Deep down, Pete Wells, like many New Yorkers, is afraid of Texans. "I have no desire to mess with them. I can read the bumper stickers," he says in his review of perennially packed but critically panned Tex-Mex hot spot Javelina. So clever Pete disguises his blows behind a string of backhanded compliments. It's like the fake-nice version of his evisceration of Guy's American Kitchen and Bar back in 2012.

Nearly everything, from food to service to drinks misses the mark: "Fresh or frozen, the margaritas have a slight chemical taste that I was thankful for because it tended to keep my own alcohol intake to near-Mormon levels." And then there's the fact that on one night, Wells $13 Paloma is in a much larger glass than his female dining companion's $13 Paloma – "Everybody knows women drink less than men, so we appreciated the thoughtfulness."

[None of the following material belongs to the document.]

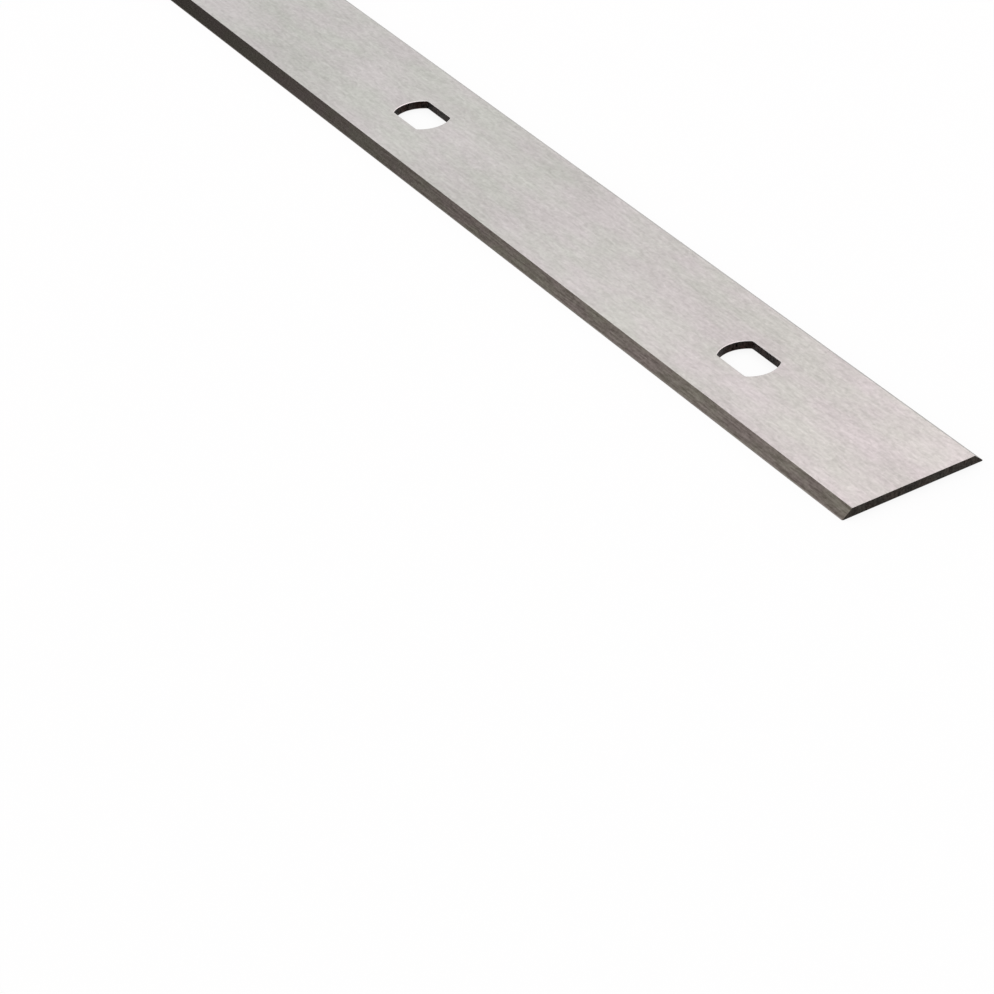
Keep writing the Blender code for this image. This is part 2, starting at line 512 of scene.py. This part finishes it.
def with_finishes(tree, given, mesh):
    """Sets the material of each face by its place and its normal."""
    normal = add(tree, "ShaderNodeSeparateXYZ", {0: add(tree, "GeometryNodeInputNormal")})
    place = add(tree, "ShaderNodeSeparateXYZ", {0: add(tree, "GeometryNodeInputPosition")})
    lean = add(tree, "ShaderNodeMath", {0: normal.outputs["Z"]}, operation="ABSOLUTE")
    aside = add(tree, "ShaderNodeMath", {0: place.outputs["Y"]}, operation="ABSOLUTE")
    along = add(tree, "ShaderNodeMath", {0: place.outputs["X"]}, operation="ABSOLUTE")
    ends = add(tree, "ShaderNodeMath", {0: given["Length"], 1: END_SHARE}, operation="MULTIPLY")
    slanted = add(tree, "FunctionNodeCompare", {"A": lean, "B": SLANTED_BELOW}, **LESS)
    upright = add(tree, "FunctionNodeCompare", {"A": lean, "B": UPRIGHT_BELOW}, **LESS)
    low = add(tree, "FunctionNodeCompare", {"A": place.outputs["Z"], "B": given["Honed Level"]}, **LESS)
    inside = add(tree, "FunctionNodeCompare", {"A": along, "B": ends}, **LESS)
    central = add(tree, "FunctionNodeCompare", {"A": aside, "B": given["Hole Reach"]}, **LESS)
    honed = add(tree, "FunctionNodeBooleanMath", {0: slanted, 1: low}, operation="AND")
    at_end = add(tree, "FunctionNodeBooleanMath", {0: upright, 1: inside}, operation="NIMPLY")
    inner = add(tree, "FunctionNodeBooleanMath", {0: inside, 1: central}, operation="AND")
    in_hole = add(tree, "FunctionNodeBooleanMath", {0: upright, 1: inner}, operation="AND")
    steps = [("Face Finish", True), ("Bevel Finish", slanted), ("Honed Finish", honed),
             ("End Finish", at_end), ("Hole Finish", in_hole)]
    for name, faces in steps:
        mesh = add(tree, "GeometryNodeSetMaterial", {
            "Geometry": mesh, "Selection": faces, "Material": given[name]})
    return mesh


# %% [markdown]
# Now the parts come together. The tree declares a named input for each size and finish, and it ends in
# Realize Instances and Set Material, so that what it gives is one plain mesh.

# %% The whole tree
def knife_form(values):
    """The tree, with a named input for each of the values."""
    tree = bpy.data.node_groups.new("planer_knife_form", "GeometryNodeTree")
    for name, value in values.items():
        tree.interface.new_socket(name=name, in_out="INPUT", socket_type=SOCKET_KINDS[type(value)])
    tree.interface.new_socket(name="Geometry", in_out="OUTPUT", socket_type="NodeSocketGeometry")
    given = add(tree, "NodeGroupInput").outputs
    blank = add(tree, "GeometryNodeMeshBoolean", {"Mesh": [
        ground_section(tree, given, "Bevel"),
        ground_section(tree, given, "Honed"),
        plan_outline(tree, given),
    ]}, operation="INTERSECT", solver="EXACT")
    drilled = add(tree, "GeometryNodeMeshBoolean", {
        "Mesh 1": blank, "Mesh 2": row_of_holes(tree, given)}, operation="DIFFERENCE", solver="EXACT")
    realized = add(tree, "GeometryNodeRealizeInstances", {"Geometry": drilled})
    add(tree, "NodeGroupOutput", {"Geometry": with_finishes(tree, given, realized)})
    return tree


form_values = {**STRIP_SIZES, **HOLE_SIZES, **FINISHES}
form = knife_form(form_values)
print("the tree has", len(form.nodes), "nodes and", len(form_values), "inputs")


# %% [markdown]
# ## From tree to mesh
#
# The tree runs on an empty mesh. Its inputs are set by their identifiers, because a modifier knows its
# sockets by those and not by their names. The result is kept as a plain mesh in a new object at the
# origin, and the object that carried the modifier is removed.

# %% Run the tree and keep its mesh
def made_by(tree, name, values):
    """A plain mesh object that holds what the tree makes from the values."""
    host = bpy.data.objects.new(name + "_host", bpy.data.meshes.new(name + "_host"))
    bpy.context.scene.collection.objects.link(host)
    modifier = host.modifiers.new("form", "NODES")
    modifier.node_group = tree
    for item in tree.interface.items_tree:
        if item.in_out == "INPUT":
            modifier[item.identifier] = values[item.name]
    evaluated = host.evaluated_get(bpy.context.evaluated_depsgraph_get())
    mesh = bpy.data.meshes.new_from_object(evaluated)
    bpy.data.objects.remove(host)
    if mesh.materials[0] is None:  # the empty mesh that the tree started from leaves an empty slot
        mesh.materials.pop(index=0)
    mesh.name = name
    piece = bpy.data.objects.new(name, mesh)
    bpy.context.scene.collection.objects.link(piece)
    return piece


knife = made_by(form, "ground_knife", form_values)
print("the mesh has", len(knife.data.polygons), "faces in", len(knife.data.materials), "materials")


# %% [markdown]
# ## Rubbed rims
#
# A punched or cut hole has a burr on its rim, which would keep the knife from lying flat. So the rims of
# the holes are stoned lightly on both faces. The tiny facets catch the light, and their pale material adds
# a painted highlight, so they show as a thin bright line.
# The Bevel operator makes them, on those edges alone. The borders between the front face and the bevels
# stay crisp, because they are where two ground surfaces meet.

# %% Break the rims with a fine bevel
RIM_WIDTH = 0.09 * MM
RIM_FACETS = 2  # across the width of a rim
LEVEL = 0.001 * MM  # places that agree this nearly count as one
SHARP_ANGLE = math.radians(18.0)  # faces that meet more steeply than this have an edge between them


def is_rim(edge):
    """Whether an edge is a hole's rim, on the front face or on the back face."""
    on_face = any(all(abs(vert.co.z - level) < LEVEL for vert in edge.verts) for level in (0.0, thickness))
    near_hole = all(abs(vert.co.x) < length / 2 - OVERRUN and abs(vert.co.y) < HOLE_WIDTH / 2 + LEVEL
                    for vert in edge.verts)
    return on_face and near_hole and edge.calc_face_angle(0.0) > SHARP_ANGLE


def break_rims(piece, material):
    """Bevels the rims, gives them their own material, and returns how many edges there were."""
    piece.data.materials.append(material)
    bm = bmesh.new()
    bm.from_mesh(piece.data)
    bmesh.ops.remove_doubles(bm, verts=bm.verts, dist=LEVEL)
    rims = [edge for edge in bm.edges if is_rim(edge)]
    bmesh.ops.bevel(bm, geom=rims, offset=RIM_WIDTH, offset_type="WIDTH", segments=RIM_FACETS,
                    profile=0.5, affect="EDGES", material=len(piece.data.materials) - 1,
                    clamp_overlap=True)
    bmesh.ops.recalc_face_normals(bm, faces=bm.faces)
    open_edges = [edge for edge in bm.edges if not edge.is_manifold]
    bm.to_mesh(piece.data)
    bm.free()
    piece.data.shade_smooth()
    piece.data.set_sharp_from_angle(angle=SHARP_ANGLE)
    return len(rims), len(open_edges)


print("rims broken and open edges left:", break_rims(knife, RIM_WEAR_AND_HIGHLIGHT))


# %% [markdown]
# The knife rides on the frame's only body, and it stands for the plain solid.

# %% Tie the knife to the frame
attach(knife, "root")
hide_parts(KNIFE)


# %% [markdown]
# ## The floor
#
# The photograph's ground is pure white. The floor is a wide sheet of matt white paper. To the camera and
# in reflections most of its light is plain white, which a Light Path node decides, so that it looks like
# the photograph's ground and still shows a little of the knife's own shadow.

# %% Make the floor
FLOOR_HALF = 3.0  # half the width of the sheet, in metres
FLOOR_DROP = 0.02 * MM  # the sheet lies this far below the knife, so that no two faces coincide
FLOOR_GLOW = 0.86  # how much of the floor's look is plain white
PLAIN_WHITE, PAPER_WHITE = linear("ffffff"), linear("f8f8f8")


def seen_directly(tree):
    """1 for camera, glossy and transmission rays, and 0 for the rays that carry soft light."""
    path = add(tree, "ShaderNodeLightPath").outputs
    seen = add(tree, "ShaderNodeMath", {
        0: path["Is Camera Ray"], 1: path["Is Glossy Ray"]}, operation="MAXIMUM")
    return add(tree, "ShaderNodeMath", {0: seen, 1: path["Is Transmission Ray"]}, operation="MAXIMUM")


def matt_paper():
    """Matt white paper: a dull sheet without any sheen, mostly plain white to the eye."""
    material = bpy.data.materials.new("matt_white_paper")
    material.use_nodes = True
    tree = material.node_tree
    shader = tree.nodes["Principled BSDF"]
    shader.inputs["Base Color"].default_value = PAPER_WHITE
    shader.inputs["Roughness"].default_value = 0.9
    shader.inputs["Specular IOR Level"].default_value = 0.0
    share = add(tree, "ShaderNodeMath", {0: seen_directly(tree), 1: FLOOR_GLOW}, operation="MULTIPLY")
    glow = add(tree, "ShaderNodeEmission", {"Color": PLAIN_WHITE, "Strength": 1.0})
    blend = add(tree, "ShaderNodeMixShader", {0: share, 1: shader, 2: glow})
    tree.links.new(blend.outputs["Shader"], tree.nodes["Material Output"].inputs["Surface"])
    return material


corners = [(FLOOR_HALF * x, FLOOR_HALF * y, -FLOOR_DROP) for x, y in ((-1, -1), (1, -1), (1, 1), (-1, 1))]
floor_mesh = bpy.data.meshes.new("floor")
floor_mesh.from_pydata(corners, [], [(0, 1, 2, 3)])
floor_mesh.materials.append(matt_paper())
floor = bpy.data.objects.new("floor", floor_mesh)
bpy.context.scene.collection.objects.link(floor)
print("floor", 2 * FLOOR_HALF, "m wide")


# %% [markdown]
# ## Light
#
# A plain soft studio: an even white surround, and one large soft box behind and to the right of the
# knife. The near end of the knife mirrors a direction closer to that box than the far end does, so the
# front face is a little brighter and warmer there, as in the photograph.
#
# Low on the left the photographer's room was dark. The far part of the near bevel mirrors it, and so
# that bevel darkens steadily along its length. The surround's shader finds how far each direction lies
# from the middle of that dark side, and dims it for mirrored rays alone.

# %% Light the scene
SURROUND = 0.95  # the surround's strength for soft light; what is seen of it is plain white
DARK_AZIMUTH, DARK_ELEVATION = math.radians(201.5), math.radians(19.0)
DARK_CORE, DARK_RIM = math.radians(11.5), math.radians(19.2)  # fully dark within, fully white beyond
DARK_COLOUR = linear("1a1816")
SOFT_BOX_PLACE = Vector((-0.385, 0.87, 1.32))
SOFT_BOX_SIZE = 1.0
SOFT_BOX_WATTS = 3.7
SOFT_BOX_COLOUR = linear("ffe0ea")

world = bpy.data.worlds.new("white_studio")
bpy.context.scene.world = world
world.use_nodes = True
studio = world.node_tree
studio.nodes.clear()
strength = add(studio, "ShaderNodeMath", {
    0: seen_directly(studio), 1: 1.0 - SURROUND, 2: SURROUND}, operation="MULTIPLY_ADD")
dark_side = Vector((math.cos(DARK_ELEVATION) * math.cos(DARK_AZIMUTH),
                    math.cos(DARK_ELEVATION) * math.sin(DARK_AZIMUTH), math.sin(DARK_ELEVATION)))
nearness = add(studio, "ShaderNodeVectorMath", {
    0: add(studio, "ShaderNodeTexCoord").outputs["Generated"], 1: dark_side}, operation="DOT_PRODUCT")
shade = add(studio, "ShaderNodeMapRange", {
    "Value": nearness, "From Min": math.cos(DARK_RIM), "From Max": math.cos(DARK_CORE)},
    interpolation_type="SMOOTHSTEP")
mirrored = add(studio, "ShaderNodeMath", {
    0: shade, 1: add(studio, "ShaderNodeLightPath").outputs["Is Glossy Ray"]}, operation="MULTIPLY")
room = add(studio, "ShaderNodeMix", {
    "Factor": mirrored, "A": PLAIN_WHITE, "B": DARK_COLOUR}, data_type="RGBA")
surround = add(studio, "ShaderNodeBackground", {"Color": room, "Strength": strength})
add(studio, "ShaderNodeOutputWorld", {"Surface": surround})

box_data = bpy.data.lights.new("soft_box", "AREA")
box_data.shape = "SQUARE"
box_data.size = SOFT_BOX_SIZE
box_data.energy = SOFT_BOX_WATTS
box_data.color = SOFT_BOX_COLOUR[:3]
soft_box = bpy.data.objects.new("soft_box", box_data)
soft_box.location = SOFT_BOX_PLACE
soft_box.rotation_mode = "QUATERNION"
soft_box.rotation_quaternion = (-SOFT_BOX_PLACE).to_track_quat("-Z", "Y")
bpy.context.scene.collection.objects.link(soft_box)

bpy.context.scene.view_settings.view_transform = "Standard"
print("soft box of", SOFT_BOX_WATTS, "W and a surround of strength", SURROUND)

Meanwhile, the signature Tex-Mex dish, queso, arrives lukewarm. Thank goodness, says Wells: "The cooler temperature offers the added benefit of allowing a latex-like film to congeal on top, which provides an interesting contrast in texture with the liquefied cheese below."

The small saving graces at Javelina?

Puffy tacos, a San Antonio specialty, come out well, with bits of pork shoulder...The steak enchiladas are good, too, with a mouthwatering sour-cream sauce all around them. The cilantro-cream gravy around mahi-mahi is comfortingly thick and rich, and the fajitas are just what you'd expect them to be, with one difference: The flour tortillas are outstanding.

And so Javelina gets a zero-star, "fair" rating, to go with its goose egg from Adam Platt and similarly disappointing review from Tejal Rao.